View from the Observation Deck
Today’s post compares the average annual real rate of return (total return minus Inflation) on the 30-day Treasury bill (T-bill) over two distinct time periods: 1926–2007, and 2008–2022.
One of these things is not like the other
From 1926 to 2007 the 30-day T-bill provided investors with a positive real rate of return of 0.68%, on average. Notably, the tables turned from 2008 to 2022, with the average annual real rate of return on the 30-day T-bill falling to -1.91%. A differential of this magnitude begs the question: what changed?
Losing money safely
Following the financial crisis, the Federal Reserve (“Fed”) shifted to an “abundant reserve” monetary policy and held rates at zero, according to Brian Wesbury, Chief Economist at First Trust Portfolios L.P. (Click Here to see Brian’s Monday Morning Outlook covering this topic). This shift, combined with a protracted low interest rate environment led to a dramatic decline in the yields on 30-day T-bills, which were no longer able to keep pace with inflation. In fact, an investment in a 30-day T-bill would have produced a negative real return over the past 15 years (see table).
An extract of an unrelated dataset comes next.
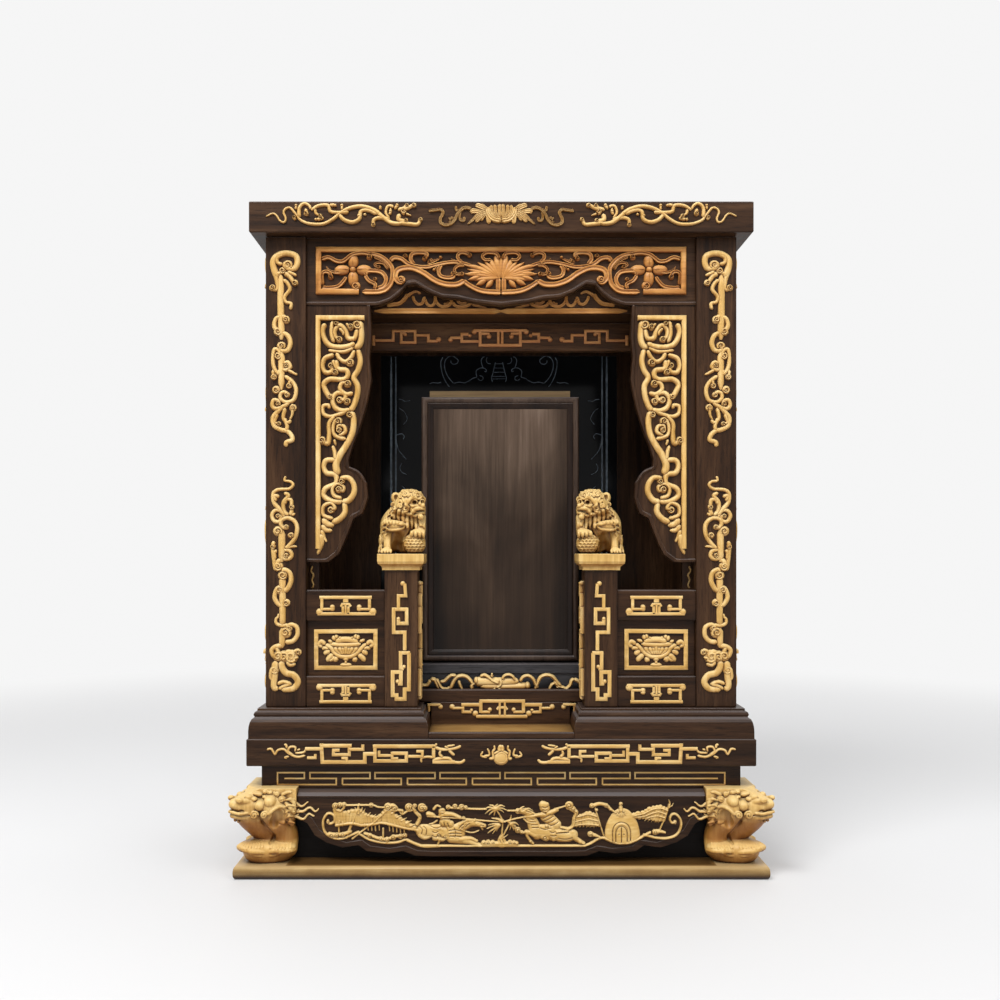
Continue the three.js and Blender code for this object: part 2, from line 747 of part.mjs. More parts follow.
function buildSideCurtains() {
  const top = post_top - curtain_drop - clearance
  const front = curtain_setback - body_front
  const outer = -inner_half
  const edge = side_edge_shares.map(([u, v]) => [outer + u * side_curtain_width, top - v * side_curtain_drop])
  const outline = [[outer, top], ...edge]
  const shape = new THREE.Shape(outline.map(([x, z]) => new THREE.Vector2(x, z)))
  const pointTop = top - side_curtain_drop * side_curtain_point_share
  const inner = edge.map(([x, z]) => [Math.max(outer, x - curtain_bead), z < pointTop ? z + curtain_bead : z])
  const bead = new THREE.Shape([...edge, ...inner.reverse()].map(([x, z]) => new THREE.Vector2(x, z)))
  const plate = cutFront(shape, front, curtain_thickness)
  const side = plate.add(cutFront(bead, front - curtain_bead / 2, curtain_bead))
  addPart('left_lambrequin', side, dark_wood)
  addPart('right_lambrequin', mirrorX(side), dark_wood)
}

// Pierced carving over the opening. Left half, in shares of the half width (outer end to
// the middle) and of the height (from the top): widths at the two ends, then the line.
const top_scroll_shares = [
  [0.08, 0.08, [0.03, 0.26], [0.07, 0.225], [0.11, 0.29], [0.145, 0.30], [0.17, 0.24], [0.20, 0.17], [0.25, 0.14], [0.30, 0.17]],
  [0.08, 0.10, [0.29, 0.15], [0.34, 0.19], [0.38, 0.28], [0.41, 0.42], [0.412, 0.60], [0.395, 0.75], [0.35, 0.85], [0.25, 0.86]],
  [0.06, 0.05, [0.337, 0.41], [0.318, 0.37], [0.33, 0.33], [0.365, 0.34], [0.39, 0.42]],
  [0.08, 0.08, [0.27, 0.56], [0.272, 0.48], [0.31, 0.47], [0.355, 0.50], [0.378, 0.62], [0.365, 0.75], [0.33, 0.80]],
  [0.07, 0.07, [0.265, 0.55], [0.285, 0.65], [0.32, 0.72], [0.315, 0.82]],
  [0.07, 0.07, [0.038, 0.72], [0.034, 0.55], [0.05, 0.49], [0.075, 0.51], [0.082, 0.62]],
  [0.08, 0.07, [0.035, 0.78], [0.07, 0.79], [0.12, 0.76], [0.15, 0.66], [0.165, 0.58]],
  [0.02, 0.08, [0.056, 0.38], [0.07, 0.45], [0.10, 0.50], [0.14, 0.49]],
  [0.08, 0.07, [0.40, 0.26], [0.43, 0.23], [0.46, 0.25], [0.495, 0.34], [0.54, 0.39], [0.60, 0.40], [0.66, 0.35], [0.73, 0.31], [0.80, 0.34], [0.86, 0.42]],
  [0.07, 0.08, [0.53, 0.36], [0.51, 0.26], [0.52, 0.16], [0.56, 0.13], [0.595, 0.16], [0.60, 0.22]],
  [0.02, 0.09, [0.675, 0.21], [0.65, 0.27], [0.60, 0.34]],
  [0.08, 0.10, [0.475, 0.62], [0.455, 0.68], [0.43, 0.62], [0.432, 0.50], [0.46, 0.43], [0.52, 0.42], [0.58, 0.51], [0.64, 0.65], [0.70, 0.72], [0.76, 0.72], [0.80, 0.65]],
  [0.09, 0.10, [0.79, 0.65], [0.83, 0.75], [0.88, 0.83], [0.93, 0.86], [1.00, 0.87]],
  [0.07, 0.07, [0.675, 0.36], [0.66, 0.46], [0.668, 0.56], [0.70, 0.60], [0.735, 0.59], [0.745, 0.52]],
  [0.06, 0.05, [0.80, 0.37], [0.765, 0.38], [0.745, 0.45], [0.755, 0.53], [0.785, 0.535]],
  [0.06, 0.07, [0.79, 0.34], [0.765, 0.25], [0.765, 0.17], [0.79, 0.135], [0.825, 0.18]],
  [0.02, 0.06, [0.724, 0.24], [0.755, 0.29], [0.80, 0.33]],
  [0.06, 0.06, [0.955, 0.28], [0.91, 0.29], [0.895, 0.20], [0.92, 0.14], [0.97, 0.16], [0.985, 0.26]],
  [0.06, 0.14, [0.985, 0.60], [0.93, 0.50], [0.86, 0.42], [0.80, 0.37]],
  [0.10, 0.04, [0.985, 0.60], [0.92, 0.58], [0.86, 0.57], [0.83, 0.50]],
  [0.10, 0.04, [0.985, 0.62], [0.93, 0.65], [0.86, 0.66]],
  [0.10, 0.05, [0.985, 0.58], [0.945, 0.42], [0.90, 0.34]],
  [0.10, 0.10, [0.985, 0.60], [0.98, 0.85]]
]
const top_flower_shares = [
  [0.20, 0.45, 0.035, 0.13], [0.197, 0.32, 0.028, 0.10], [0.24, 0.45, 0.030, 0.10],
  [0.20, 0.58, 0.028, 0.10], [0.15, 0.46, 0.030, 0.10], [0.212, 0.745, 0.025, 0.085]
]
const lotus_petal_shares = [
  [0.86, 0.50], [0.90, 0.33], [0.95, 0.24]
]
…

Takeaway: In the 15 years since the financial crisis, investors have suffered a negative real rate of return in the 30-day T-bill. These returns stand in stark contrast to the 80+ years before the financial crisis when T-bills provided much-needed ballast against the erosion of inflation. The market has changed. Investors should weigh the impact negative real rates of return may have on their portfolios and consider adjusting accordingly, in our opinion.
U.S. Treasury Bills are represented by the Ibbotson Associates (IA) Stocks, Bonds, Bills, and Inflation (SBBI) series, “IA SBBI US 30 Day TBILL TR USD”.